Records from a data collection
##############################
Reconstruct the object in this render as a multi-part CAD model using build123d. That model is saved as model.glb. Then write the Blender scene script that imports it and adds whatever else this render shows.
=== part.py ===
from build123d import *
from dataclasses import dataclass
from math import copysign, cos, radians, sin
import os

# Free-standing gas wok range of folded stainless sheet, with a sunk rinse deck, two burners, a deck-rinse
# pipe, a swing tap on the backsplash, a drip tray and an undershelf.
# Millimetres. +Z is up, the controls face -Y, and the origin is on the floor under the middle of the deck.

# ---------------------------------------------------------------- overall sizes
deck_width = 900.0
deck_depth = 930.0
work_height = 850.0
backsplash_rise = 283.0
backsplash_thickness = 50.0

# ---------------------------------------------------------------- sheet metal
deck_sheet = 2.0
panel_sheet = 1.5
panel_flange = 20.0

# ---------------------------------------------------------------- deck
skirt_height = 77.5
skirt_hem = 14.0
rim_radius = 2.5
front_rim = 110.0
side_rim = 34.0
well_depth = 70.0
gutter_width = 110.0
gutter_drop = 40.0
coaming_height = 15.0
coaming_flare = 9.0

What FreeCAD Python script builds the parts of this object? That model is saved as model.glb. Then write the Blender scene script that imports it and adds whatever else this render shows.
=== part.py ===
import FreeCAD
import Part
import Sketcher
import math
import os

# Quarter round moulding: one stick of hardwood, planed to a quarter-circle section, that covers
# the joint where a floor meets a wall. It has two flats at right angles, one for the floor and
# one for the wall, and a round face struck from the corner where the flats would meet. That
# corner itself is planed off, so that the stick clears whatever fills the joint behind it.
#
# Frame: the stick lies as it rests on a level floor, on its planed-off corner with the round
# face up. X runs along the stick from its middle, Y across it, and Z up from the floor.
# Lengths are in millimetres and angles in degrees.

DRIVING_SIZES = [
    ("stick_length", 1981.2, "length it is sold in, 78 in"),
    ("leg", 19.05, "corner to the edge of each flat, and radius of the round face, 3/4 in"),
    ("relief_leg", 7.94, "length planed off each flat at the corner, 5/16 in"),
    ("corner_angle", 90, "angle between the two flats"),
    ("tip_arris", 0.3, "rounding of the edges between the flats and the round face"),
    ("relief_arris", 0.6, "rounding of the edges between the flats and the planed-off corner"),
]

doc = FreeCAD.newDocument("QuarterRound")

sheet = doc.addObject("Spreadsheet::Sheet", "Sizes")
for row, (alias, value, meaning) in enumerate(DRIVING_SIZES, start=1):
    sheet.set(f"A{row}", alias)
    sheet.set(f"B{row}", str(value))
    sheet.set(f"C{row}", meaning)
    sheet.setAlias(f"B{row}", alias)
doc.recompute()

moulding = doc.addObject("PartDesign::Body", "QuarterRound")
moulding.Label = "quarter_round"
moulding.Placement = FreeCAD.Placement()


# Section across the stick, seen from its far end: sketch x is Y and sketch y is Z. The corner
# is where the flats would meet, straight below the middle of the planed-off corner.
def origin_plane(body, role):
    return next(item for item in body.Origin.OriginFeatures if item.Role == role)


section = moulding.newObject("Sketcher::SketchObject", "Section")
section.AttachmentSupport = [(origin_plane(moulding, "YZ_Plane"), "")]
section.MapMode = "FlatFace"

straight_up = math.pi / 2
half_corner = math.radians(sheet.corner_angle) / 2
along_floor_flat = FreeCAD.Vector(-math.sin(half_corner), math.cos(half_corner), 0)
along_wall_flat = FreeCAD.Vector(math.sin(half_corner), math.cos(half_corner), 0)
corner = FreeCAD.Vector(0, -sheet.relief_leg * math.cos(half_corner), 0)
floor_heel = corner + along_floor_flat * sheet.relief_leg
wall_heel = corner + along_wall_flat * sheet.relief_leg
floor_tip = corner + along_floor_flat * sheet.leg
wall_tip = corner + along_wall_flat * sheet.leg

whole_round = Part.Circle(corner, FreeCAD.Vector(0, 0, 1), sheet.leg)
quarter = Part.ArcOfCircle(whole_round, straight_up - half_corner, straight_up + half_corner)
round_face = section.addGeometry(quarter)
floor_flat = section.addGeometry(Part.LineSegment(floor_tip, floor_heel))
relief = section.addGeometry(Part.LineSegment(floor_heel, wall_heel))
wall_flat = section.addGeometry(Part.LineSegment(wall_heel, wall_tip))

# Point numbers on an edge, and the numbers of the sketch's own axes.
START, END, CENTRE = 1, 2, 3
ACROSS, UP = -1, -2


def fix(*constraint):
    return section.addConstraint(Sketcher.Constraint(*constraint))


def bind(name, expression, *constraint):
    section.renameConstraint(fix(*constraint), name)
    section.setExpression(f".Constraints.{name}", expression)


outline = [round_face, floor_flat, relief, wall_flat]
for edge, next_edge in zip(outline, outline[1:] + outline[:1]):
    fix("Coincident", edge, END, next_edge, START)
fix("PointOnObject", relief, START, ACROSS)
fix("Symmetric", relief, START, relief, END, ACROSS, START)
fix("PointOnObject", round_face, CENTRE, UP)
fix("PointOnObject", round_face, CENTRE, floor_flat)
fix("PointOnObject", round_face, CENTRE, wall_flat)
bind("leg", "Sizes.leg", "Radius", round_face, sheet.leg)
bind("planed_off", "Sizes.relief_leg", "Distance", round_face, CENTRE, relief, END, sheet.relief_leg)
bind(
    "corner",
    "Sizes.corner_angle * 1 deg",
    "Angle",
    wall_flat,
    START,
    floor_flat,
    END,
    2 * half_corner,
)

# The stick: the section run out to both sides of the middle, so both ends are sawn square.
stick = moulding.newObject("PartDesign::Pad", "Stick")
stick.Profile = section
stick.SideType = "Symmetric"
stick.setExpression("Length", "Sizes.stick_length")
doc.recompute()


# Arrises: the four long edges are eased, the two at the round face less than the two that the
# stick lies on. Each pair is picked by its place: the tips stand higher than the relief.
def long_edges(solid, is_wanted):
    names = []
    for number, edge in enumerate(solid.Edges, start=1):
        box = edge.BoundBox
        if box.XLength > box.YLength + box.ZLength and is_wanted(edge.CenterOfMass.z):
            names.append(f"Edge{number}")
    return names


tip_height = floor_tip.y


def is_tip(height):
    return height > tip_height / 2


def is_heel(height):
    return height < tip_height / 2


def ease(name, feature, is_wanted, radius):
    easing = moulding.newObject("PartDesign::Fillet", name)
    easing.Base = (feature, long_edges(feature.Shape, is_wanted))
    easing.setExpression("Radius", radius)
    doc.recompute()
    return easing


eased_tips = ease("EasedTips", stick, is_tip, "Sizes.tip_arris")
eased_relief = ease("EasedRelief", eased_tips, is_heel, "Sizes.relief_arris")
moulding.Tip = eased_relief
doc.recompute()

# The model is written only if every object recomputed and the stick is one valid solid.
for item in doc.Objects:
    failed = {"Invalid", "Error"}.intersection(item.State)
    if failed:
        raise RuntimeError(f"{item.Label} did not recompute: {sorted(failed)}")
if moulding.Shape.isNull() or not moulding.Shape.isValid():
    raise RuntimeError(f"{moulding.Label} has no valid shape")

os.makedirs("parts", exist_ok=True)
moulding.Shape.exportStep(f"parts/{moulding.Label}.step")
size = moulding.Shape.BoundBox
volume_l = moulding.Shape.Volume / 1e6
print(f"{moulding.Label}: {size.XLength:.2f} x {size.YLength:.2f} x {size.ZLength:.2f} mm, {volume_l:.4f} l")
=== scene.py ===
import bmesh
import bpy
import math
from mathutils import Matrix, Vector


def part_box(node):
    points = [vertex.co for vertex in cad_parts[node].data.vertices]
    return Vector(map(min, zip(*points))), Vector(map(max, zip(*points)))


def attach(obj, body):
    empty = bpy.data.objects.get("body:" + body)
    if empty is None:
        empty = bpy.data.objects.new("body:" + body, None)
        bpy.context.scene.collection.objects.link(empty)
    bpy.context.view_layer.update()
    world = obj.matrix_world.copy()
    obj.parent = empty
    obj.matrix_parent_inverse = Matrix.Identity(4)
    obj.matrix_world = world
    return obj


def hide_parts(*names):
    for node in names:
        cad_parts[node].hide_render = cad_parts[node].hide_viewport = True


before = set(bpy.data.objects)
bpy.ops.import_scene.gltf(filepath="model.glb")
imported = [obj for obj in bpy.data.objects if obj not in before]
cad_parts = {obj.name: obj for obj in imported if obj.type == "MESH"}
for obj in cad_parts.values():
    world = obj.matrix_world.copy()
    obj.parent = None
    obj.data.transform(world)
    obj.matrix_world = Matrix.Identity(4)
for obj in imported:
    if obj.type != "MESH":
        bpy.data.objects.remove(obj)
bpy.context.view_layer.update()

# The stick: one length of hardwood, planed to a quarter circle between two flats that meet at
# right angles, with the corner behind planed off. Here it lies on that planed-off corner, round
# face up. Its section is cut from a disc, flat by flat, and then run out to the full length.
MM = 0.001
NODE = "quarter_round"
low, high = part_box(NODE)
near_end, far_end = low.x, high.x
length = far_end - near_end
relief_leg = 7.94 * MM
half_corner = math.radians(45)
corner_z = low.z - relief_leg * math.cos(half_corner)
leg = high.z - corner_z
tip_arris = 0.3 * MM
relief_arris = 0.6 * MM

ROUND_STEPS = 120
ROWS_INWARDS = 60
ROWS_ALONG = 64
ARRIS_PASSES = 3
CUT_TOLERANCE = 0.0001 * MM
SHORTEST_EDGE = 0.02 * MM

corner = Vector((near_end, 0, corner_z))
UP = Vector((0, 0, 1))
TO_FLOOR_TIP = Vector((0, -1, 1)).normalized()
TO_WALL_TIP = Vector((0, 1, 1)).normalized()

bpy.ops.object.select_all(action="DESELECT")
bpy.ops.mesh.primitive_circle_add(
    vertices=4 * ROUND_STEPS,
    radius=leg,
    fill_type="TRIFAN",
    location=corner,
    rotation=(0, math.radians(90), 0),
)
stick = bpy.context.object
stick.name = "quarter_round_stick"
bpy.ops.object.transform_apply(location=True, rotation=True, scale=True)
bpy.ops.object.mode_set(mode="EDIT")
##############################
[TASK STATEMENT] Gather all lines where the word "Identity" appears.

[RESULT BELOW]
    obj.matrix_parent_inverse = Matrix.Identity(4)
    obj.matrix_world = Matrix.Identity(4)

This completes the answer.